Improving provision and raising achievement in early math for young children is of national importance. Child-centered apps offer an opportunity to develop strong foundations in learning math as they deliver one-to-one instruction. Reported here is the first pupil-level randomized control trial in the United Kingdom of interactive math apps designed for early years education, with 389 children aged 4–5 years. The original and rigorous research design disentangled the impact of the math apps as a form of quality math instruction from additional exposure to math. It was predicted that using the apps would increase math achievement when implemented by teachers in addition to standard math activities (treatment) or instead of a regular small group-based math activity (time-equivalent treatment) compared with standard math practice only (control). After a 12-week intervention period, results showed significantly greater math learning gains for both forms of app implementation compared with standard math practice. The math apps supported targeted basic facts and concepts and generalized to higher-level math reasoning and problem solving skills. There were no significant differences between the 2 forms of math app implementation, suggesting the math apps can be implemented in a well-balanced curriculum. Features of the interactive apps, which are grounded in instructional psychology and combine aspects of direct instruction with play, may account for the observed learning gains.
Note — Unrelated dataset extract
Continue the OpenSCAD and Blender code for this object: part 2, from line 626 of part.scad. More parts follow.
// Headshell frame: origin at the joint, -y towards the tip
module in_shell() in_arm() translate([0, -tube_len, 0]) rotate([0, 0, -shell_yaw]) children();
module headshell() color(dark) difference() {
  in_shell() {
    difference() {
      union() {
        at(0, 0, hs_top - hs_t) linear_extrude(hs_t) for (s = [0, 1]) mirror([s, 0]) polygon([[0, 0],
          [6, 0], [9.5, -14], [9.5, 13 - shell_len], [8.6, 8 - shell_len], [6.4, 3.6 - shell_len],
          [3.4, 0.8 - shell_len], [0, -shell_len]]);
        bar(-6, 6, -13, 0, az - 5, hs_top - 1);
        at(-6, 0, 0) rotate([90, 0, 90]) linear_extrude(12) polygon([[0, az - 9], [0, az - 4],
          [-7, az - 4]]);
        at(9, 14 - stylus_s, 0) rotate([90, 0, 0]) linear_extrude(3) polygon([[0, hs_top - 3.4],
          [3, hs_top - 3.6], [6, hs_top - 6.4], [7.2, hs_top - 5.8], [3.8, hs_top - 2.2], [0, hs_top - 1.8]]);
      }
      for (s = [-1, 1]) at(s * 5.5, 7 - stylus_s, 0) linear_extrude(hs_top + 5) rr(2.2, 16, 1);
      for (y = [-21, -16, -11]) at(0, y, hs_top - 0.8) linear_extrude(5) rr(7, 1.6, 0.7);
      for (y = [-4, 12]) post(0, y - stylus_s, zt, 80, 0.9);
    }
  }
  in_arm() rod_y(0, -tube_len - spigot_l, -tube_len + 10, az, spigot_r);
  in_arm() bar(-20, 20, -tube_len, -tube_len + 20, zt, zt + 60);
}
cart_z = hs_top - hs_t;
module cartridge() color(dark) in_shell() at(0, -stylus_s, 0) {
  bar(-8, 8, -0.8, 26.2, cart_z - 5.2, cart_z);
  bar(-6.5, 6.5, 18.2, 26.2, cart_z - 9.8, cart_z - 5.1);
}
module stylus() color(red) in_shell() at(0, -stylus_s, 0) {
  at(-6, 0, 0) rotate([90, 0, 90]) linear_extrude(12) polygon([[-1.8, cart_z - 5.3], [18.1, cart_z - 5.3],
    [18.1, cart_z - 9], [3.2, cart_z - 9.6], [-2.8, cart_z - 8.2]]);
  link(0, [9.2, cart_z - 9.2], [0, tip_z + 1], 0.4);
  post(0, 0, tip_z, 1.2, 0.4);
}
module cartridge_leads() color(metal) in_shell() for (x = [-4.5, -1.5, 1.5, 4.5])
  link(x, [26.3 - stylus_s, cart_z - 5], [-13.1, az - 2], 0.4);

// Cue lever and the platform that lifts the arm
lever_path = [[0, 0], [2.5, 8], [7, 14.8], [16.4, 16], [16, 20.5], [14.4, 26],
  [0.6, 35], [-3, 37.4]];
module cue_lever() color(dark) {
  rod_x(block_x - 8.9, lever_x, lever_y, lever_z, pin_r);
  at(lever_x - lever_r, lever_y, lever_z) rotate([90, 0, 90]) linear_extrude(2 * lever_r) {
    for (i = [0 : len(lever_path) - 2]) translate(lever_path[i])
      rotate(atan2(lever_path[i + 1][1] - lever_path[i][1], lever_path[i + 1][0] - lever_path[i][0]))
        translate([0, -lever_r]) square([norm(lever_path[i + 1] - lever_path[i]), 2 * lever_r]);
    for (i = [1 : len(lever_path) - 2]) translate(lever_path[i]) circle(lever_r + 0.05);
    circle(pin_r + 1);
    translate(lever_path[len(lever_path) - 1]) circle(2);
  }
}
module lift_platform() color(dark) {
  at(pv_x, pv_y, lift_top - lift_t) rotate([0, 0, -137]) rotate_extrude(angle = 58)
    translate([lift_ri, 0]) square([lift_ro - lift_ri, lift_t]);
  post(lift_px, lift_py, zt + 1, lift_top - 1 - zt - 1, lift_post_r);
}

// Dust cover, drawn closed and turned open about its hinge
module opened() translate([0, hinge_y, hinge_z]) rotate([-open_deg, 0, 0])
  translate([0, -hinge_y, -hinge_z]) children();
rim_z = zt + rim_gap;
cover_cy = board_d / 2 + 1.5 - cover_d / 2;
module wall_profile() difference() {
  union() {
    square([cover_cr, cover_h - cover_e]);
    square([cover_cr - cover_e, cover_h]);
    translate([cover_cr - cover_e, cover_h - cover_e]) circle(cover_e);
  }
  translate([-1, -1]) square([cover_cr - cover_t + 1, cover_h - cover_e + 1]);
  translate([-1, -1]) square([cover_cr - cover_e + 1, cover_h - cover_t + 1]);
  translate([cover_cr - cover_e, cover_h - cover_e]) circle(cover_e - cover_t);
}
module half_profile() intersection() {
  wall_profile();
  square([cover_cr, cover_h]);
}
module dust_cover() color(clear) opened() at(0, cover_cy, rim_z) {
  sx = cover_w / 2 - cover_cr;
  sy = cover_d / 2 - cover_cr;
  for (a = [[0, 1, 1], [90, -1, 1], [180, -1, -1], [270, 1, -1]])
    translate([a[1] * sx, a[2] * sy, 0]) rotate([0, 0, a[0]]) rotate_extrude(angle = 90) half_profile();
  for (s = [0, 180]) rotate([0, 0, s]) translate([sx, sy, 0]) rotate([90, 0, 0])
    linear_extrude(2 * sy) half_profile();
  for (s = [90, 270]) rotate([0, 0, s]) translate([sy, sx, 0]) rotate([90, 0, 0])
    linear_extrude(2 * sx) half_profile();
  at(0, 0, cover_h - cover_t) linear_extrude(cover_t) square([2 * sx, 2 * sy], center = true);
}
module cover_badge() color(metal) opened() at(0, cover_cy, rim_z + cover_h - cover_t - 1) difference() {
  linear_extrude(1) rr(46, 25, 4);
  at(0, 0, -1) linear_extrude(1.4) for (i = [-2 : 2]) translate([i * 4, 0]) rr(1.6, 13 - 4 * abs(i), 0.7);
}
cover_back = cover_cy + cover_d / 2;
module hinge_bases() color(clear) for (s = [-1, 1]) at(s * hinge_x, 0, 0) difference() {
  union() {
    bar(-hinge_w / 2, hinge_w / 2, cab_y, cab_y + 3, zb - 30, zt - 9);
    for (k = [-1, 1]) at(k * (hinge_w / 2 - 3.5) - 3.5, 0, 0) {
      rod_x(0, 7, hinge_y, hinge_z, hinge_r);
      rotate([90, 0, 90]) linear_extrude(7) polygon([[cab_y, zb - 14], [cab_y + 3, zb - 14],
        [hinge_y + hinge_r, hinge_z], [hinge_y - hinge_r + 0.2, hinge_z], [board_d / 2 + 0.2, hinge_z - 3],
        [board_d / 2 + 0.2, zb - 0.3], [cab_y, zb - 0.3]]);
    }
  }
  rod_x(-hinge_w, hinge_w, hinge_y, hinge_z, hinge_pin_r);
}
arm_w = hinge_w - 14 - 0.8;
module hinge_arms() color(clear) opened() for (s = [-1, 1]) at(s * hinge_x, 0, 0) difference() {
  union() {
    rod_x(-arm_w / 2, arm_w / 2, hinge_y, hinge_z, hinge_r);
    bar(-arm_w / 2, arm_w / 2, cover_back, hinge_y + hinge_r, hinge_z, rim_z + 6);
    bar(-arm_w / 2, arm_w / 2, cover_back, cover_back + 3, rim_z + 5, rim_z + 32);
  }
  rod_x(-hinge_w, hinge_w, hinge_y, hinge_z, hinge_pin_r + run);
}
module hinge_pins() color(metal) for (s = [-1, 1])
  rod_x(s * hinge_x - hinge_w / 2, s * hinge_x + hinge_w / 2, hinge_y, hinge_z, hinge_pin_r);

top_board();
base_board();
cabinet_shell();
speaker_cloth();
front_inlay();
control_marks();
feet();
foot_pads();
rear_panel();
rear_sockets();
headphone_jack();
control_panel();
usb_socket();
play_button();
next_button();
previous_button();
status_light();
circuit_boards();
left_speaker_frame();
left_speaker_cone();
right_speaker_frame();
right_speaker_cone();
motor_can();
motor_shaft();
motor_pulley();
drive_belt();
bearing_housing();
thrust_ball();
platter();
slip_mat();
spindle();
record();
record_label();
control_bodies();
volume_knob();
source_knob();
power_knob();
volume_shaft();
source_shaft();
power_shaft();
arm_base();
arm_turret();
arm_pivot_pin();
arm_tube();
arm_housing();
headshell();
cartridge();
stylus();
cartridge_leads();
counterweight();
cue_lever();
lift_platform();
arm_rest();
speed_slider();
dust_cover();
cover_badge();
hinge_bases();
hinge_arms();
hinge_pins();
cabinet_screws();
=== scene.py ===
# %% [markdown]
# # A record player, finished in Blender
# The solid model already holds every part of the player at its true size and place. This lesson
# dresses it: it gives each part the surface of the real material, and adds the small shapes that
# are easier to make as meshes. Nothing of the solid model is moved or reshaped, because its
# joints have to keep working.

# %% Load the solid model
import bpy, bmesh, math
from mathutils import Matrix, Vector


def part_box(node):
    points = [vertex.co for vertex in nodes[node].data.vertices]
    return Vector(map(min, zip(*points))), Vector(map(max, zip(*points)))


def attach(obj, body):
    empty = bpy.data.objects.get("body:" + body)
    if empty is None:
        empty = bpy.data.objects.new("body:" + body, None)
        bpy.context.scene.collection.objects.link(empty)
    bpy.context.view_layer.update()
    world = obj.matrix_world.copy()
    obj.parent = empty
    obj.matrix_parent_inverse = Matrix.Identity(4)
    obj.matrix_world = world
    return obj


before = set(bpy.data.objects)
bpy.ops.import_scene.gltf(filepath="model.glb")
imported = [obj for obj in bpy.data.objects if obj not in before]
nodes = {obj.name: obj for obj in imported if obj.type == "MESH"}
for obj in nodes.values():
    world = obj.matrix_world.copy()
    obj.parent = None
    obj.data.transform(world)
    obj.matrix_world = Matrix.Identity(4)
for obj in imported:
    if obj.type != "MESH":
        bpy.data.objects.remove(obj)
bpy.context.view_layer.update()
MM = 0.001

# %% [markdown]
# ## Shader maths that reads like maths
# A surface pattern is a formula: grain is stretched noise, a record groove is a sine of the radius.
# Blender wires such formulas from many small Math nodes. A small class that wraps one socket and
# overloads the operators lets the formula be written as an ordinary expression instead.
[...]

These novel results suggest that structured, content-rich, interactive apps can provide a vehicle for efficiently delivering high-quality math instruction for all pupils in a classroom context and can effectively raise achievement in early math.

Outcome

"This study found that combining child-centered, curriculumbased, apps with interactive touch-screen tablet technology for children aged 4–5 years old in the first year of school provides an effective means of delivering quality instruction that promotes the development of early math skills...children in Group 1 (treatment) who used the math apps in addition to all normal math practices were 3–4 months ahead of their peers in Group 3 (control) receiving standard practice only (betweengroups effect size 0.31). Children in Group 2 (time-equivalent treatment) who used the math apps instead of one daily regular small group math activity were shown to be approximately 2 months ahead of children in Group 3 (control) receiving standard practice only (between-groups effect size 0.21). However, there was no significant difference between implementing the math apps as well as all standard math practices or instead of one regular small group math activity. This indicates the apps are a form of quality math instruction" (Outhwaite et al, 2019: 239).